▶ **Exercise brief**
Write out exactly the lines that run from the line containing "the whole fan" through the line containing "bpy.data.objects.remove(obj)"; both end lines belong to the answer.
Begin Given material
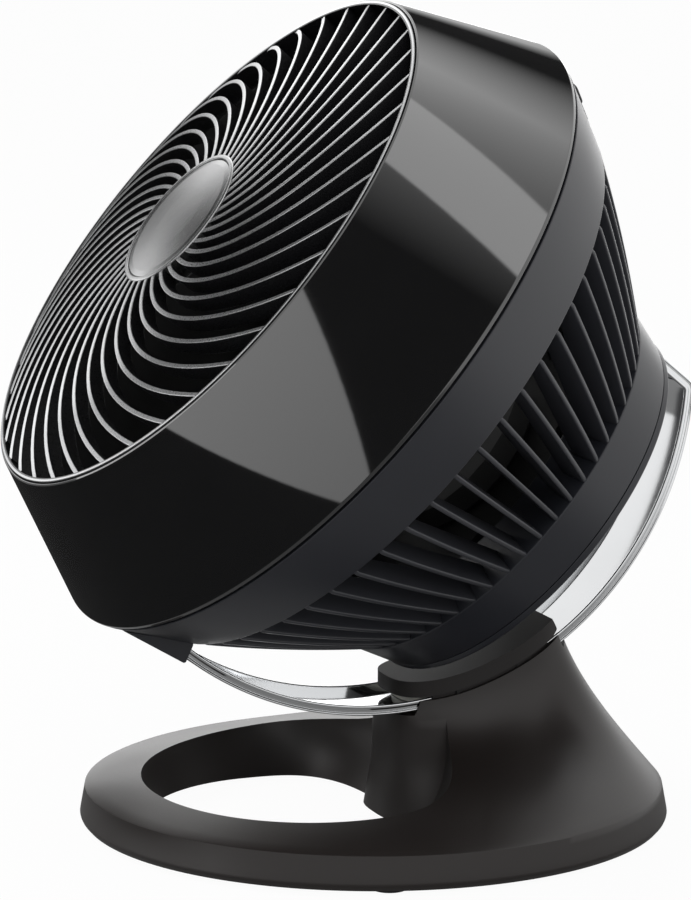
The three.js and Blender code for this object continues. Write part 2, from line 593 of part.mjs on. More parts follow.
const outletRing = revolve([
  [rimSkirtR - 2.2, SHROUD_L - 8], [rimSkirtR, SHROUD_L - 8], [rimSkirtR, SHROUD_L + GAP],
  [OPENING_R, SHROUD_L + GAP], [OPENING_R, RIM_FRONT - 1], [OPENING_R - 1, RIM_FRONT],
  [ringIn, RIM_FRONT], [ringIn, RIM_FRONT - VANE_DEPTH - 2],
], VANE_COUNT);
const HUB_FRONT = RIM_FRONT - 0.6 + DOME_H + 0.8;
const BADGE_T = 2;
const grilleHub = revolve([
  [0, HUB_FRONT - BADGE_T - 3 - GAP], [HUB_R, HUB_FRONT - VANE_DEPTH - 3],
  [HUB_R, HUB_FRONT - 0.6], [HUB_R - 0.8, HUB_FRONT], [HUB_R - 2.5, HUB_FRONT],
  [HUB_R - 2.5, HUB_FRONT - BADGE_T - GAP], [0, HUB_FRONT - BADGE_T - GAP],
], 30);
add(head, 'front_grille', 'silver_black', join([outletRing, grilleHub, ...vanes]));
const badgeR = HUB_R - 2.5 - GAP;
add(head, 'grille_badge', 'badge_silver', revolve([
  [0, HUB_FRONT - BADGE_T], [badgeR, HUB_FRONT - BADGE_T], [badgeR, HUB_FRONT - 0.6],
  [badgeR - 0.6, HUB_FRONT - 0.1], [0, HUB_FRONT],
], 30));

// ---------------------------------------------------------------- duct

const ductFront = SHROUD_L - 8 - GAP;
const flangeR = BAND_REAR_R - WALL + bandSlope * 3 - GAP * 3;
add(head, 'inner_duct', 'satin_black', revolve([
  [DUCT_R, -20], [DUCT_R + 5, -BAND_L + 4.6], [flangeR, -BAND_L + 4.6],
  [flangeR, -BAND_L + 7], [DUCT_R + 6.6, -BAND_L + 7], [DUCT_R + 2.4, -19],
  [DUCT_R + 6, 14], [rimSkirtR, ductFront - 3], [rimSkirtR, ductFront],
  [rimSkirtR - 2.4, ductFront], [DUCT_R + 3.6, 14],
], 40));

// ---------------------------------------------------------------- motor

const MOUNT_T = 3.5;
const mountR = CONE_IN + 6;
const boreR = 11;                  // bearing pocket
const mountHoles = Array.from({ length: 6 }, (_, i) => turned(
  rod(11, MOUNT_S - 10, MOUNT_S + 6, 8).translate(mountR - 19, 0, 0), rad(60 * i + 30)));
const mountDisc = revolve([
  [0, MOUNT_S - MOUNT_T], [mountR, MOUNT_S - MOUNT_T], [mountR, MOUNT_S - 0.6],
  [mountR - 0.6, MOUNT_S], [0, MOUNT_S],
], 36);
add(head, 'motor_mount', 'steel', cut(mountDisc, mountHoles));

const motorRear = MOUNT_S + GAP;
const motorFront = motorRear + MOTOR_L;
const statorLow = motorRear + 15;
const statorHigh = motorFront - 15;
add(head, 'motor_case_rear', 'steel', revolve([
  [0, motorRear], [MOTOR_R - 3, motorRear], [MOTOR_R, motorRear + 3], [MOTOR_R, statorLow - GAP],
  [MOTOR_R - 1.6, statorLow - GAP], [MOTOR_R - 1.6, motorRear + 3.6], [MOTOR_R - 4, motorRear + 2],
  [boreR + 2, motorRear + 2], [boreR + 2, motorRear + 9], [boreR, motorRear + 9],
  [boreR, motorRear + 2], [0, motorRear + 2],
], 16));
add(head, 'motor_case_front', 'steel', revolve([
  [SHAFT_R + 1, motorFront - 2], [boreR, motorFront - 2], [boreR, motorFront - 9],
  [boreR + 2, motorFront - 9], [boreR + 2, motorFront - 2], [MOTOR_R - 4, motorFront - 2],
  [MOTOR_R - 1.6, motorFront - 3.6], [MOTOR_R - 1.6, statorHigh + GAP], [MOTOR_R, statorHigh + GAP],
  [MOTOR_R, motorFront - 3], [MOTOR_R - 3, motorFront], [SHAFT_R + 1, motorFront],
], 16));
const statorIn = 24;
add(head, 'stator_core', 'steel', revolve([
  [statorIn, statorLow], [MOTOR_R + 1, statorLow], [MOTOR_R + 1, statorHigh], [statorIn, statorHigh],
], 16));
for (const [name, low] of [['winding_rear', statorLow - GAP - 7], ['winding_front', statorHigh + GAP]]) {
  add(head, name, 'copper', revolve([
    [statorIn + 4, low], [MOTOR_R - 6, low + 1.4], [MOTOR_R - 6, low + 5.6], [statorIn + 4, low + 7],
  ], 24));
}
const bearing = (low) => revolve([
  [SHAFT_R + GAP, low], [boreR - GAP, low], [boreR - GAP, low + 6], [SHAFT_R + GAP, low + 6],
], 16);
add(head, 'bearing_rear', 'steel', bearing(motorRear + 2 + GAP));
add(head, 'bearing_front', 'steel', bearing(motorFront - 2 - GAP - 6));

const capacitorTop = MOUNT_S - MOUNT_T - GAP;
add(head, 'run_capacitor', 'button_black', prism(roundedBox(38, 20, 2), capacitorTop - 15, capacitorTop)
  .translate(0, 46, 0));

// ---------------------------------------------------------------- propeller

const propeller = new THREE.Group();
head.add(propeller);
const hubBack = motorFront + 2;
const hubFront = hubBack + 44;
const shaftTop = hubFront - 12;
const tipR = DUCT_R - BLADE_GAP;
const spinner = revolve([
  [SHAFT_R + GAP, hubBack], [9, hubBack], [9, hubFront - 24], [SPINNER_R - 3, hubFront - 24],
  [SPINNER_R - 3, hubBack + 3], [SPINNER_R, hubBack + 3], [SPINNER_R, hubFront - 12],
  [SPINNER_R - 4, hubFront - 5], [SPINNER_R - 12, hubFront - 1], [14, hubFront],
  [14, hubFront - 9], [SHAFT_R + GAP, hubFront - 9],
], 24);

// blade surface: wide, deep-pitched and swept forward at the tip
const BLADE_WRAP = 88;             // degrees that a blade covers at its root
const BLADE_SWEEP = 16;
const BLADE_T = 2.6;
const bladeFront = (v) => lerp(hubFront - 16, hubFront - 19, v);
const bladeBack = (v) => lerp(hubBack + 6, hubBack + 12, v);
const spanSteps = 5;
const chordSteps = 5;
function bladePoint(u, v, lift) {
  const r = lerp(SPINNER_R - 1.7, tipR, v);
  const tipCut = 1 - 0.18 * v * v;
  const a = rad(BLADE_WRAP * tipCut * (u - 0.5) + BLADE_SWEEP * v);
  const bow = Math.sin(Math.PI * u) * 3.4;
  const s = lerp(bladeBack(v), bladeFront(v), u) + bow + lift;
  return [r * Math.cos(a), r * Math.sin(a), s];
}
const bladeRings = Array.from({ length: spanSteps }, (_, i) => {
  const v = i / (spanSteps - 1);
  const row = (lift) => Array.from({ length: chordSteps + 1 }, (_, j) => bladePoint(j / chordSteps, v, lift));
  return [...row(-BLADE_T / 2), ...row(BLADE_T / 2).reverse()];
});
// a blade's ends are closed strip by strip, because its section is long and thin
function bladeSolid() {
  const count = bladeRings[0].length;
  const points = bladeRings.flat();
  const faces = [];
  for (let k = 0; k + 1 < spanSteps; k++) {
    for (let i = 0; i < count; i++) {
      const j = (i + 1) % count;
      const [low, high] = [k * count, (k + 1) * count];
      faces.push(low + i, low + j, high + j, low + i, high + j, high + i);
    }
  }
  for (const [start, flip] of [[0, true], [(spanSteps - 1) * count, false]]) {
    for (let i = 0; i < chordSteps; i++) {
      const quad = [start + i, start + i + 1, start + count - 2 - i, start + count - 1 - i];
      const tris = [[0, 1, 2], [0, 2, 3]].flatMap((t) => (flip ? [t[0], t[2], t[1]] : t));
      faces.push(...tris.map((k) => quad[k]));
    }
  }
  const geometry = new THREE.BufferGeometry();
  geometry.setAttribute('position', new THREE.Float32BufferAttribute(points.flat(), 3));
  geometry.setIndex(faces);
  return solid(geometry);
}
const blade = bladeSolid();
const blades = Array.from({ length: BLADES }, (_, i) => turned(blade, (i / BLADES) * TAU));
add(propeller, 'propeller', 'fan_grey', join([spinner, ...blades]));
add(propeller, 'motor_shaft', 'steel', rod(SHAFT_R, motorRear + 2 + GAP, shaftTop, 20));
add(propeller, 'propeller_nut', 'steel', rod(7, hubFront - 9 + GAP, hubFront - 3, 6)
  .subtract(rod(SHAFT_R + GAP, hubFront - 20, hubFront + 2, SMALL)));
add(propeller, 'rotor_core', 'steel', revolve([
  [SHAFT_R + 0.3, statorLow + 1], [statorIn - 0.6, statorLow + 1],
  [statorIn - 0.6, statorHigh - 1], [SHAFT_R + 0.3, statorHigh - 1],
], 16));

// ---------------------------------------------------------------- rear cover

const coverFace = collarEnd - 4;
const PAD_R = 79;                  // the flat rim runs in to this radius
const coverScrewR = 89.5;
const coverScrews = [0, 1, 2, 3].map((i) => rad(45 + 90 * i));
const domeRear = -170;
const cover = revolve([
  [0, domeRear], [40, domeRear + 4], [66, domeRear + 13],
  [76, domeRear + 23], [PAD_R, coverFace], [COLLAR_REAR_R - 0.2, coverFace],
  [COLLAR_REAR_R - 0.2, collarEnd - GAP],
  [COLLAR_BORE - GAP, collarEnd - GAP], [COLLAR_BORE - GAP, collarEnd + 8],
  [COLLAR_BORE - GAP - 2.5, collarEnd + 8], [COLLAR_BORE - GAP - 2.5, coverFace + 2.6],
  [PAD_R - 2, coverFace + 2.6], [73.5, domeRear + 24], [64.5, domeRear + 15.4],
  [40, domeRear + 6.6], [0, domeRear + 2.6],
], ROUND);
const GLAND_R = 6;
const glandSpot = [-46, -34];
const glandBoss = rod(10, domeRear + 4, domeRear + 20, 16).translate(...glandSpot, 0);
const glandWell = rod(GLAND_R + GAP, domeRear - 4, domeRear + 40, 14).translate(...glandSpot, 0);
const domeInside = revolve([
  [0, domeRear + 2.6], [40, domeRear + 6.6], [64.5, domeRear + 15.4],
  [73.5, domeRear + 24], [73.5, domeRear + 40], [0, domeRear + 40],
], ROUND);
const screwBores = [
  ...coverScrews.map((a) => [coverScrewR * Math.cos(a), coverScrewR * Math.sin(a)]),
  ...footScrews.map((x) => [x, FOOT_SCREW_U]),
].map(([x, y]) => rod(1.75, coverFace - 6, coverFace + 9, 6).translate(x, y, 0));
const bossed = join([cover, glandBoss.subtract(domeInside)]);
add(head, 'rear_cover', 'satin_charcoal', cut(bossed, [glandWell, ...screwBores]));

const panHead = (z, up) => rod(3.2, z - 2.2, z, SMALL, 3.4).add(rod(1.45, z - 1, z + up, 6));
coverScrews.forEach((a, i) => {
  const spot = [coverScrewR * Math.cos(a), coverScrewR * Math.sin(a), 0];
  add(head, `cover_screw_${i + 1}`, 'steel', panHead(coverFace - GAP, 7)).position.set(...spot);
});
footScrews.forEach((x, i) => {
  const screw = panHead(footBack - GLIDE_T - GAP, 9);
  add(head, `glide_screw_${i + 1}`, 'steel', screw).position.set(x, FOOT_SCREW_U, 0);
});
const glandOut = domeRear + 4 - GAP;
const glandBody = join([
  rod(GLAND_R, glandOut - 0.5, domeRear + 24, 14), rod(8.6, glandOut - 2.4, glandOut, 14),
  rod(4.8, glandOut - 9, glandOut - 2, 14, 5.8),
]).subtract(rod(3.2, glandOut - 20, domeRear + 40, 10));
add(head, 'cord_gland', 'rubber', glandBody).position.set(...glandSpot, 0);

// ---------------------------------------------------------------- placing

// the origin is on the floor, below the middle of the whole fan
const middle = new THREE.Box3().setFromObject(model, true).getCenter(new THREE.Vector3());
model.position.y = -middle.y;
model.updateMatrixWorld(true);

export default model;
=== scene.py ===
"""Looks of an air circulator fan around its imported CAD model. Metres; front to -Y, up +Z."""

import math

import bmesh
import bpy
import numpy as np
from mathutils import Matrix, Vector


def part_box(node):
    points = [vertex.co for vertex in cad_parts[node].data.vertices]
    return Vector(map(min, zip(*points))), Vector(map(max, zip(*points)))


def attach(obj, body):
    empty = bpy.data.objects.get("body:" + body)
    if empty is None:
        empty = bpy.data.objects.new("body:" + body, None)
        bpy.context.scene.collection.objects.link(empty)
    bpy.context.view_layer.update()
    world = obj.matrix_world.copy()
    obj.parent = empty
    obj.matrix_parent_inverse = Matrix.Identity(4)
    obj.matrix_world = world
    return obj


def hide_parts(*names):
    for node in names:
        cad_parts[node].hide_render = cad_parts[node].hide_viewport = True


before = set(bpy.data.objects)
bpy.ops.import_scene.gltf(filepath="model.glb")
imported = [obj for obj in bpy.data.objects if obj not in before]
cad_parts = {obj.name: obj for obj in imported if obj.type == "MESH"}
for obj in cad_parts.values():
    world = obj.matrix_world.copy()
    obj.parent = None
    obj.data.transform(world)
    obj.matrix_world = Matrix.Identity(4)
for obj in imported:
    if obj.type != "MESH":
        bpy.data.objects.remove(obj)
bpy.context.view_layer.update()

# ------------------------------------------------------------------ sizes, millimetres

MM = 0.001
GAP = 0.35  # clearance between pieces that touch
WALL = 3.0  # moulded wall
TAU = 2 * math.pi

# head, from the joint line of its two shells: s runs forward along its axis, r outward
HEAD_R = 175.0  # widest radius, at the joint line
OPENING_R = 143.6  # seat of the silver ring round the outlet
SHROUD_L = 70.0  # joint line to the seat of the grille
BAND_L = 36.0  # plain band behind the joint line
BAND_REAR_R = 158.0  # its radius where the inlet fins start
COLLAR_S = 112.0  # joint line to the front edge of the collar
COLLAR_FRONT_R = 108.3
COLLAR_L = 24.0
COLLAR_REAR_R = 101.5
COVER_STEP = 4.0  # rear end of the collar to the cover's rim
COVER_REAR = -170.0  # s of the cover's rearmost point
REST_TILT = 40.0  # head's axis above the horizon, degrees
LIP = 3.4  # thickness of the shroud's rear edge, which goes round the band's tongue
TONGUE_L = 3.6  # how far that tongue reaches past the joint line

# inlet fins
FIN_COUNT = 60
FIN_PHASE = 4.4  # angle of the first fin from straight up, clockwise
FIN_T = 2.5
FIN_DEPTH = 15.0
FIN_SWELL = 1.6  # how far the fins bow out of the straight cone

# outlet grille
VANE_COUNT = 40
VANE_T = 2.3
VANE_DEPTH = 9.0
VANE_SWEEP = 54.0  # degrees that a vane turns from rim to hub
VANE_PHASE = 2.9  # angle of the first vane at the rim, from straight up
RIM_T = 3.6  # radial width of the ring
RIM_EDGE = 1.2  # how much of that width is bright
HUB_R = 37.4
DOME_H = 15.8  # hub's front edge ahead of the ring
BADGE_WELL = 2.35  # depth of the hub's recess for the badge
BADGE_EDGE = 2.5  # hub's edge left round that recess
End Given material
▶ **Problem solution**
// the origin is on the floor, below the middle of the whole fan
const middle = new THREE.Box3().setFromObject(model, true).getCenter(new THREE.Vector3());
model.position.y = -middle.y;
model.updateMatrixWorld(true);

export default model;
=== scene.py ===
"""Looks of an air circulator fan around its imported CAD model. Metres; front to -Y, up +Z."""

import math

import bmesh
import bpy
import numpy as np
from mathutils import Matrix, Vector


def part_box(node):
    points = [vertex.co for vertex in cad_parts[node].data.vertices]
    return Vector(map(min, zip(*points))), Vector(map(max, zip(*points)))


def attach(obj, body):
    empty = bpy.data.objects.get("body:" + body)
    if empty is None:
        empty = bpy.data.objects.new("body:" + body, None)
        bpy.context.scene.collection.objects.link(empty)
    bpy.context.view_layer.update()
    world = obj.matrix_world.copy()
    obj.parent = empty
    obj.matrix_parent_inverse = Matrix.Identity(4)
    obj.matrix_world = world
    return obj


def hide_parts(*names):
    for node in names:
        cad_parts[node].hide_render = cad_parts[node].hide_viewport = True


before = set(bpy.data.objects)
bpy.ops.import_scene.gltf(filepath="model.glb")
imported = [obj for obj in bpy.data.objects if obj not in before]
cad_parts = {obj.name: obj for obj in imported if obj.type == "MESH"}
for obj in cad_parts.values():
    world = obj.matrix_world.copy()
    obj.parent = None
    obj.data.transform(world)
    obj.matrix_world = Matrix.Identity(4)
for obj in imported:
    if obj.type != "MESH":
        bpy.data.objects.remove(obj)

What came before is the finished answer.